The evolving dynamics of the direct-to-consumer market


The evolving dynamics of the direct-to-consumer market

David Carr

Mahabis, the upmarket slipper maker and one time DTC (direct-to-consumer) poster child is in administration, but the brand began with a business model rather than a product, says David Carr, Strategy Director at Digitas. And other DTC brands are also feeling the pinch.

Direct-to-consumer brands are “shaking up retail”. They are “disrupting CPG”. They are “killing the big brands” and, in the words of Terry Kawaja of LUMA Partners, they are the reason you need to “Fire your CMO”.

The headlines are alarmingly impressive for a +20-year-old channel where no one can agree on the name.

DTC, d2c, DNVBs (Digitally-native vertical brands), Instabrands, digital-private-label…the explosion of terms is on a par with the proliferation of products and brands in the brave new dis-intermediated marketplace.

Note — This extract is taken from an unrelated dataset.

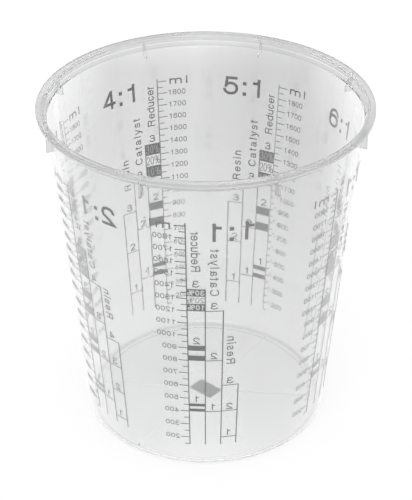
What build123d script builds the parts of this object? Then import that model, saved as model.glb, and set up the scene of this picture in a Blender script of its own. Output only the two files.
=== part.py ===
from build123d import *

# Resin mixing cup: a clear thin-walled moulding with a printed volume scale and ratio chart for
# each of seven mixing ratios. Millimetres; the middle of the base is at the origin, the mouth is
# up, and azimuth 0 faces -Y and grows towards +X.
import os
from math import cbrt, cos, hypot, pi, radians, sin, sqrt

os.makedirs("parts", exist_ok=True)

# Cup wall and floor
cup_height = 166.4
base_radius = 60.3
wall_top_radius = 73.85
wall_thickness = 1.1
floor_thickness = 1.2
base_corner_radius = 4.3

# Shoulder, collar and flange at the mouth
shoulder_rise = 1.8
shoulder_step = 1.1
collar_land = 1.4
flange_height = 2.3
flange_overhang = 2.6
flange_edge_chamfer = 0.5
lip_edge_chamfer = 0.3

# Gussets under the flange
gusset_count = 8
gusset_turn = 24.0
gusset_thickness = 0.9
gusset_length = 7.9
gusset_inset = 0.7
gusset_root = 0.5

# Foot ring and ribs under the floor
foot_depth = 0.3
foot_width = 1.6
base_rib_count = 6
base_rib_turn = 24.0
base_rib_width = 0.8
hub_margin = 7.0
weld_overrun = 0.2

# Plain patch printed under the floor
mark_length = 14.0
mark_width = 9.2
mark_turn = -40.5

# Print on the outside of the wall
centimetre = 10.0
millilitre = centimetre**3
ink_thickness = 0.1
tick_height = 0.42
print_headroom = 11.5
line_overrun = 1.3
cut_overrun = 0.5
first_mark = 150
mark_step = 50
ticks_per_number = 2

# Angles, in degrees round the cup
full_turn = 360
line_arc = 0.44
column_arc = 6.8
column_count = 3
long_tick_arc = 3.9
short_tick_arc = 2.3

# Panels, from one part of resin to one of catalyst up to seven: resin in one step, number of
# steps, and turn of the scale's line
step_volumes = [200, 200, 300, 300, 300, 300, 350]
step_counts = [3, 4, 3, 3, 3, 3, 3]
panel_turns = [-6.8, -57.9, -108.1, -159.9, -210.7, -261.0, -306.3]
reducer_bar_shares = [(0.0, 0.1), (0.2, 0.3)]

# Sizes that follow
shoulder_height = cup_height - shoulder_rise - collar_land - flange_height
wall_lean = (wall_top_radius - base_radius) / shoulder_height
flange_bottom = cup_height - flange_height
gusset_foot = flange_bottom - gusset_length
foot_inner_radius = base_radius - base_corner_radius - foot_width
hub_radius = hypot(mark_length, mark_width) / 2 + hub_margin
panels = list(zip(step_volumes, step_counts, panel_turns))


def outer_radius(height):
    """Radius of the wall's outside at a height."""
    return base_radius + wall_lean * height


def inner_radius(height):
    """Radius of the wall's inside at a height."""
    return outer_radius(height) - wall_thickness


def volume_below(height):
    """Millilitres that the cup holds when filled to a height."""
    cone = inner_radius(height) ** 3 - inner_radius(floor_thickness) ** 3
    return pi * cone / (3 * wall_lean) / millilitre


def fill_height(volume):
    """Height of the liquid when the cup holds so many millilitres."""
    cone = 3 * wall_lean * volume * millilitre / pi
    radius = cbrt(cone + inner_radius(floor_thickness) ** 3)
    return (radius + wall_thickness - base_radius) / wall_lean


def radial_plane(azimuth):
    """Upright plane through the axis, its x outwards at the azimuth and its y up."""
    turn = radians(azimuth - 90)
    return Plane(origin=(0, 0, 0), x_dir=(cos(turn), sin(turn), 0), z_dir=(sin(turn), -cos(turn), 0))


def wall_plane(azimuth):
    """Plane that touches the wall along an azimuth, its x round the cup and its y up the wall."""
    turn = radians(azimuth - 90)
    outwards = Vector(cos(turn), sin(turn), 0)
    return Plane(
        origin=outwards * base_radius,
        x_dir=(-sin(turn), cos(turn), 0),
        z_dir=outwards - Vector(0, 0, wall_lean),
    )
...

Whenever someone claims that [X] is going to kill [Y], or [A] is going to disrupt the entire [B] category or [C] industry, the answer is often “maybe but not in the way you think”. Video did not kill the radio star or else I wouldn’t be sitting on nagging recommendations to listen to several hundred Podcasts.

What is exciting is that the collision forges both parties into something new.

Channelling George Box’s “All Models are wrong, some are useful” mantra I believe:

  1. Don’t believe the DTC hype-merchants or the newly-fashionable contrarians: DTC has changed marketing but not as either agenda would have us believe. DTC’s Darwinian customer-centricity has established a blueprint for effective digital channel marketing excellence, in so doing it has raised the consumer expectations that all brands must meet.
  2. DTC brands have delivered a jolt to complacent brands who have been delivering product ‘innovations’ that are really marginal improvements and too focused on cost-cutting. Big brands need to re-focus on consumer insight combining non-commoditised data with empathy to deliver ‘demand-led growth’, particularly in a world of zero-based budgeting.
  3. Marketers need to learn outside their direct competition. Think about experiential and perceptual competition. Watch how those DTC brands operate — where they spend money, who they spend it with, and how they’re organised internally.
  4. Traditional brands should use their scale, access, partners and potential for long-term, detail thinking. This can often be a luxury for a DTC brand. Let it nurture customer obsession and more distinctive emotional propositions. Think about the interplay between the marketing budget and the often comparably vast trade budget. 5–7% of trade budgets go to retailer media which is often inefficient and ripe for re-evaluation.